When you live in society, when you live in a nation, you're every day building up relationships. It's a truism that every human contact brings the risk of pain with it, but it always seems to be the governments who go after those links for the purpose of pain: to make witnesses turn states' evidence, to keep you from speeding, to muscle dissidents into silence.

And they can do it because in the very act of living your life from day to day, you yourself leave behind you the trail of breadcrumbs leading to your hostages. It's not just your credit card records and mortgage application; it's also your conversations with your neighbors and your letters to the editor.
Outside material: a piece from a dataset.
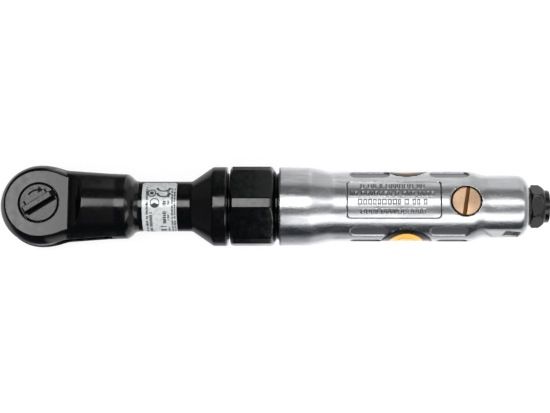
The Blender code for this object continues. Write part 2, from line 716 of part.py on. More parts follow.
def make_exhaust_screen():
    screen = exhaust_block(11.2, 11.8, 4.1, 3.3)
    for column in (-2.4, 0, 2.4):
        for row in (-1.6, 1.6):
            cut(screen, at_exhaust(prism(stadium(1.5, 1.4, 3), 9, 14, "Z", (column, row, 0))))
    place("exhaust_screen", screen, "bronze")


# ------------------------------------------------------------------ lever, valve and regulator
def make_throttle_lever():
    """Sheet-metal channel, built pressed in and then let out to rest."""
    sheet, half_width = 1.5, 6.4
    step_front, step_rear, tail_x = 210.0, 213.5, 226.4
    front_w, rear_w = -18.7, -21.4
    outer = [(LEVER_TIP_X + 1.2, -16.6), (206, -16.35), (211, -15.2), (216, -14.5),
             (tail_x, -14.5), (tail_x, rear_w), (step_rear, rear_w), (step_front, front_w),
             (LEVER_TIP_X + 1.2, front_w), (LEVER_TIP_X, front_w + 1.0)]
    lever = prism(outer, -half_width, half_width, "Y")
    inner = [(140, -12), (240, -12), (240, rear_w + sheet), (step_rear + 0.6, rear_w + sheet),
             (step_front + 0.6, front_w + sheet), (140, front_w + sheet)]
    cut(lever, prism(inner, sheet - half_width, half_width - sheet, "Y"))
    pivot = (LEVER_PIVOT_X, 0, LEVER_PIVOT_W)
    cut(lever, cylinder(LEVER_PIN_R + FIT, -10, 10, "Y", pivot, 14))
    place("throttle_lever", turned(lever, -LEVER_TRAVEL, "Y", pivot), "steel", pivot)
    place("lever_pin", cylinder(LEVER_PIN_R, -6.7, 6.7, "Y", pivot, 14), "bearing_steel", pivot)


def make_valve():
    place("valve_pin", cylinder(1.25, -18.64, -7.85, "Z", (VALVE_X, 0, 0), 14), "bearing_steel",
          (VALVE_X, 0, -18.64))
    place("valve_ball", ball(3.6, (VALVE_X, 0, -3.8), 12, 8), "rubber", (VALVE_X, 0, -3.8))
    spring = coil(2.8, 0.35, -0.9, 8.2, 4, "Z", (VALVE_X, 0, 0))
    place("valve_spring", spring, "spring_steel")


def make_regulator():
    head_r, skirt_r, hollow_r, groove_r = 6.7, 5.3, 4.2, 5.7
    regulator = revolve([(-1, hollow_r), (-1, skirt_r), (9.2, skirt_r), (9.4, head_r),
                         (11.2, head_r), (11.2, groove_r), (12.8, groove_r), (12.8, head_r),
                         (15.1, head_r), (15.6, head_r - 0.5), (15.6, 0), (8.6, 0),
                         (8.6, hollow_r)], 24, "Z", (VALVE_X, 0, 0), phase=0.2)
    slot = prism(rectangle(-0.7, 0.7, -9, 9), 14.2, 17, "Z", (VALVE_X, 0, 0))
    cut(regulator, turned(slot, -9, "Z", (VALVE_X, 0, 0)))
    cut(regulator, prism(rectangle(0, 8, -3.0, 3.0), -2, 3.6, "Z", (VALVE_X, 0, 0)))
    place("regulator", regulator, "brass", (VALVE_X, 0, 12))
    o_ring = revolve(arc((12.0, 6.45), 0.6, 0, 300, 5), 18, "Z", (VALVE_X, 0, 0))
    place("regulator_oring", o_ring, "rubber")


# ------------------------------------------------------------------ air inlet
def make_inlet():
    thread_r, collar_r, bore_r, crown_r = 7.65, 7.75, 5.9, 8.4
    front_chamfer, rear_chamfer = 0.9, 2.4
    seal_start, seal_end = HOUSING_END + 0.2, HOUSING_END + 0.7
    corner_r = INLET_FLATS / math.sqrt(3) + 0.1
    face_r = INLET_FLATS / 2 - 0.1
    bushing = revolve([(217.2, 4.0), (217.2, thread_r), (INLET_HEX_START, thread_r),
                       (INLET_HEX_START, face_r), (INLET_HEX_START + front_chamfer, corner_r),
                       (INLET_HEX_END - rear_chamfer, corner_r), (INLET_HEX_END, crown_r),
                       (INLET_HEX_END, collar_r), (INLET_END, collar_r), (INLET_END, bore_r),
                       (226, bore_r), (226, 4.0)], 24)
    common(bushing, prism(hexagon(INLET_FLATS, 90 - INLET_CLOCK), 210, 250))
    place("inlet_bushing", bushing, "black_oxide")
    place("inlet_seal", ring(8.0, 8.8, seal_start, seal_end), "rubber")
    screen = cylinder(5.6, 226.3, 226.9, segments=20)
    for hole in range(6):
        angle = math.radians(60 * hole)
        centre = (0, 3.2 * math.cos(angle), 3.2 * math.sin(angle))
        cut(screen, cylinder(1.0, 225, 228, "X", centre, 6))
    place("inlet_screen", screen, "bronze")


# ------------------------------------------------------------------ assembly
def clear_scene():
    for item in list(bpy.data.objects):
        bpy.data.objects.remove(item, do_unlink=True)


def build():
    clear_scene()
    for name, (colour, roughness, metallic) in FINISHES.items():
        material(name, colour, roughness, metallic)
    frame = bpy.data.objects.new("tool_axis", None)
    frame.location = (0, 0, AXIS_H * MM)
    bpy.context.scene.collection.objects.link(frame)

    make_ratchet_head()
    make_anvil()
    make_pawl()
    make_reverse_knob()
    make_yoke()
    make_anvil_rings()
    make_socket_detent()
    make_crankshaft()
    make_needle_bearing()
    make_planets()
    make_carrier_plate()
    make_hex_ring_gear()
    make_end_plates()
    make_ball_bearing("front_bearing", 109, 116, (4.5, 6.2), (9.3, 11.0), 7, 1.5)
    make_ball_bearing("rear_bearing", 162, 168, (3.0, 4.6), (7.4, 9.0), 7, 1.3)
    make_motor_cylinder()
    make_rotor()
    make_housing()
    make_badges()
    make_neck_label()
    make_exhaust_screen()
    make_throttle_lever()
    make_valve()
    make_regulator()
    make_inlet()


build()
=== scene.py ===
"""Looks of the air ratchet: fine surfaces, materials, studio light and camera.

Shapes are worked out in tool coordinates in millimetres: x along the tool from the drive's axis,
y across it, w up from the tool's axis.  Most visible castings are the zero surface of a distance
field, meshed by surface(), so every edge has its real rounding.
"""
import json
import math

import bmesh
import bpy
import numpy as np
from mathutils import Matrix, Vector


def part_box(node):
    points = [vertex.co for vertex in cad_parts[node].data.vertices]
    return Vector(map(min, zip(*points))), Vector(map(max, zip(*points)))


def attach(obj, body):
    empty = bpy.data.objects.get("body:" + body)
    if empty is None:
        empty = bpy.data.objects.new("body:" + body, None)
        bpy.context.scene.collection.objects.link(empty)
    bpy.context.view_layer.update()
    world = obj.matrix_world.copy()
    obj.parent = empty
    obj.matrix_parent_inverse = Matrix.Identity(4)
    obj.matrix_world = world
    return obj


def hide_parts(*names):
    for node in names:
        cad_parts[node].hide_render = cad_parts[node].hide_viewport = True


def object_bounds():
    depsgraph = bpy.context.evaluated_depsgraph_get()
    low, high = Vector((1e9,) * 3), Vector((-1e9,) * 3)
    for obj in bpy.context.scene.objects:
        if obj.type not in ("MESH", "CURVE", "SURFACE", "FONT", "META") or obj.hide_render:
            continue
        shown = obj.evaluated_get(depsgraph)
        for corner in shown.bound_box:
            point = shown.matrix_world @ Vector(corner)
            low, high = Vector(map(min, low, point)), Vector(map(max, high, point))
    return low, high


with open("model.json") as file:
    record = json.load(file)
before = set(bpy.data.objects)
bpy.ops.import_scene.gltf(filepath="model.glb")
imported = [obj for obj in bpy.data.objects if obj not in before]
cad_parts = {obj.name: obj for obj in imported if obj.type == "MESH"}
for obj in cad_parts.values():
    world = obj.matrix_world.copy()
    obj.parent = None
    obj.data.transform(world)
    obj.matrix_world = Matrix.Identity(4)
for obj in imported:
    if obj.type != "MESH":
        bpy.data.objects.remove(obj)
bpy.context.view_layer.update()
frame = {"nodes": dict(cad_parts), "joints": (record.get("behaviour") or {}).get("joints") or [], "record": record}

MM = 0.001


# ---------- places, from the frame
def joint_position(name):
    return next(Vector(joint["pos_m"]) for joint in frame["joints"] if joint["name"] == name)


AXIS_Z = joint_position("rotor_spin").z
VALVE_X = joint_position("regulator_turn").x / MM
PIVOT_X = joint_position("lever_press").x / MM
PIVOT_W = (joint_position("lever_press").z - AXIS_Z) / MM
LEVER_TRAVEL = 4.6       # degrees between rest and pressed


def node_box(node):
    """Lowest and highest corner of a node in tool coordinates, in mm."""
    return [(corner.x / MM, corner.y / MM, (corner.z - AXIS_Z) / MM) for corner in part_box(node)]


def node_range(node, axis):
    """Lowest and highest tool coordinate of a node along axis 0 (x), 1 (y) or 2 (w), in mm."""
    low, high = node_box(node)
    return low[axis], high[axis]


HEAD_END = node_range("ratchet_head", 0)[1]
COUPLING_START, COUPLING_END = node_range("hex_ring_gear", 0)
HOUSING_START, HOUSING_END = node_range("motor_housing", 0)
INLET_END = node_range("inlet_bushing", 0)[1]
DRIVE_W = node_range("ratchet_anvil", 2)[0]
LABEL_START, LABEL_END = node_range("neck_label", 0)
BADGE_X = sum(node_range("badge_left", 0)) / 2

HEAD_R = 19.5            # ball end of the head
HEAD_FLAT = 11.0
KNOB_R = 8.85
KNOB_BORE_R = 9.35
NECK_R = 11.85
FLANGE_R = 18.8
HOUSING_R = 18.6
GRIP_R = 16.7
TAIL_R = 14.8


# ---------- distance fields
def meet(a, b, radius):
    """Intersection of two fields, its edge rounded to radius."""
    over = np.hypot(np.maximum(a + radius, 0), np.maximum(b + radius, 0))
    return np.minimum(-radius, np.maximum(a, b)) + over


def blend(a, b, radius):
    """Union of two fields, its inside corner filled to radius."""
    return -meet(-a, -b, radius)


def remove(a, b, radius):
    """a without b, its edge rounded to radius."""
    return meet(a, -b, radius)


def slab(value, low, high):
    """Field of the space between two planes."""
    return np.maximum(low - value, value - high)


def rod(a, b, along, radius, start, end):
    """Field of a cylinder round the origin of (a, b)."""
    return np.maximum(np.hypot(a, b) - radius, slab(along, start, end))


def bored(solid, a, b, along, bores):
    """solid without the rods of (radius, start, end) round the origin of (a, b)."""
    for bore in bores:
        solid = remove(solid, rod(a, b, along, *bore), 0.3)
    return solid


def block(a, b, half_a, half_b, corner):
    """Field of a rectangle with rounded corners, round the origin of (a, b)."""
    out_a, out_b = np.abs(a) - half_a + corner, np.abs(b) - half_b + corner
    outside = np.hypot(np.maximum(out_a, 0), np.maximum(out_b, 0))
    return outside + np.minimum(np.maximum(out_a, out_b), 0) - corner


def rotated(a, b, degrees):
    """(a, b) as seen from axes turned by degrees."""
    c, s = math.cos(math.radians(degrees)), math.sin(math.radians(degrees))
    return a * c + b * s, b * c - a * s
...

Whatever hold you have on other people, whatever social and political acts bring meaning to your life -- these things are also holds that others have on you, are also clues telling them who to kidnap when the times comes to bully you. The only way to break free from a political entity's persuasive power is to leave it no holds at all on you, no evidence of your existence -- which also leaves it no reason to bother about you, since you are no threat to it.

Because if we are all the hostages of our governments, they are also our hostages too. And to the extent that we want our governments to act constructively, in our interest or for the good of all, we too must hold our noses and take part in this messy and disgusting business, must accomodate ourselves to the terrors of the hostage negotiation. We too, have threats; we too, have prisoners to kill. And however rarely exercised the threat of rebellion may be, however rarely we murder our obedience while the camera rolls, it's that threat, lurking quietly in the background, that gives us any power at all in the negotiation.

Which is, on one way of looking at things, exactly the threat that Ariel Sharon is incapable of comprehending.